Eine Worthülse, die wir füllen müssen - demenzjournal.com

Wertschätzen

Eine Worthülse, die wir füllen müssen

Die Mitarbeitenden wünschen sich, als Personen mehr wertgeschätzt zu werden. Aber was meinen wir damit? Welche Erwartungen, Wünsche und Hoffnungen haben wir? Weshalb wird Wertschätzung so unterschiedlich erlebt? Bild Véronique Hoegger

Wer Menschen mit Demenz pflegt, soll bedingungslos annehmen und wertschätzen. Möglicherweise sind die Ansprüche von Pflegenden an ihre Arbeitgeber deswegen besonders hoch.

«Bin ich der Schlafsack meiner Seele?» Auf diese vom Schweizer Künstlerduo Peter Fischli/David Weiss gestellte Frage gibt es vermutlich ähnlich viele Antworten, wie wenn ich Sie frage: «Was bedeutet für Sie Wertschätzung?»

Vor Jahren entwickelten Peter Dolder und ich als Wohngruppenleiter eine Idee: Wir wollten über der Haustür zwei grosse, kuschelige, rosa Fellhandschuhe befestigen. Sie sollten jedem Mitarbeitenden bei Arbeitsbeginn und -ende den Kopf streicheln. Als Dank für sein Kommen und sein geleistetes Werk – im Sinne von Wertschätzung, denn davon können wir ja nie genug bekommen.

Natürlich war diese Idee mit einem Augenzwinkern verbunden, aber sie trifft den Kern.
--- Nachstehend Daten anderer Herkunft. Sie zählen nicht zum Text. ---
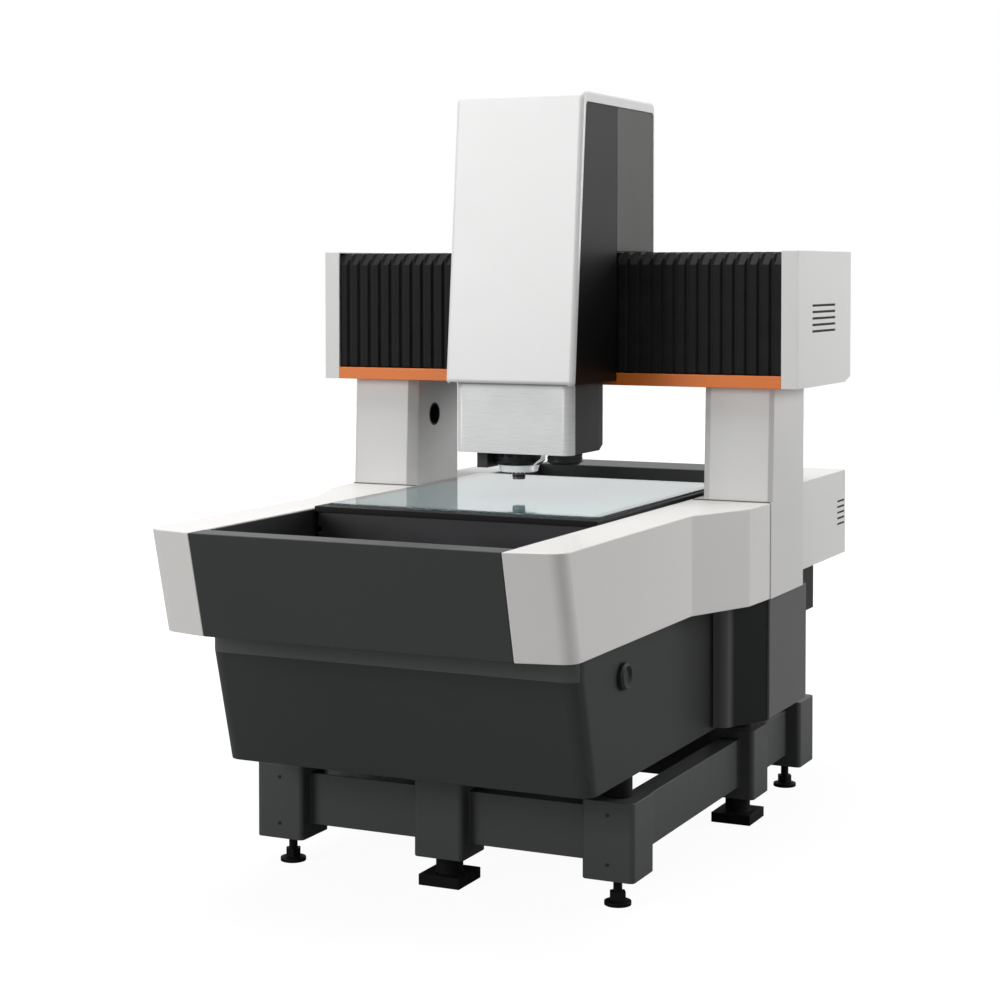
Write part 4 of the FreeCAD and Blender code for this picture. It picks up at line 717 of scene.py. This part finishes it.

Jahre später versuchten wir, diesen unscharfen Begriff klarer zu definieren, und gelangten zu folgenden Schlüssen:

Wertschätzung, wertschätzende Haltung und wertschätzendes Handeln sind abstrakte Worthülsen, die wir füllen wollen. Auch die mit Wertschätzung verbundenen Begriffe wie Respekt, Wohlwollen, Achtung umschreiben eine innere allgemeine Haltung und bedürfen weiterer gemeinsamer Klärung.

Die Suche nach Definition, Klärung und einem gemeinsamen Verständnis kann auf vier Ebenen betrachtet werden:

  1. Grundannahmen zum Menschsein, persönliche Prägungen, anthropologische, erkenntnistheoretische und ethische Annahmen zur menschlichen Existenz
  2. Basistheorien, die unserem Tun zu Grunde liegen
  3. Prinzipien, die das professionelle Handeln leiten
  4. das TUN, das Handeln

Der Mensch als individuelles und soziales Wesen

Aus der ganzheitlichen Sicht auf den Menschen gehören zum Individuum alle Gefühlsregungen und deren Auswirkungen: Liebe und Hass, Demut und Hochmut, Grosszügigkeit und Missgunst, Vertrauen und Misstrauen, Freude und Ärger, Gestaltung und Zerstörung, Miteinbeziehen und Konkurrenzdenken, Solidarität und Machtgelüste, Humor und Zynismus usw.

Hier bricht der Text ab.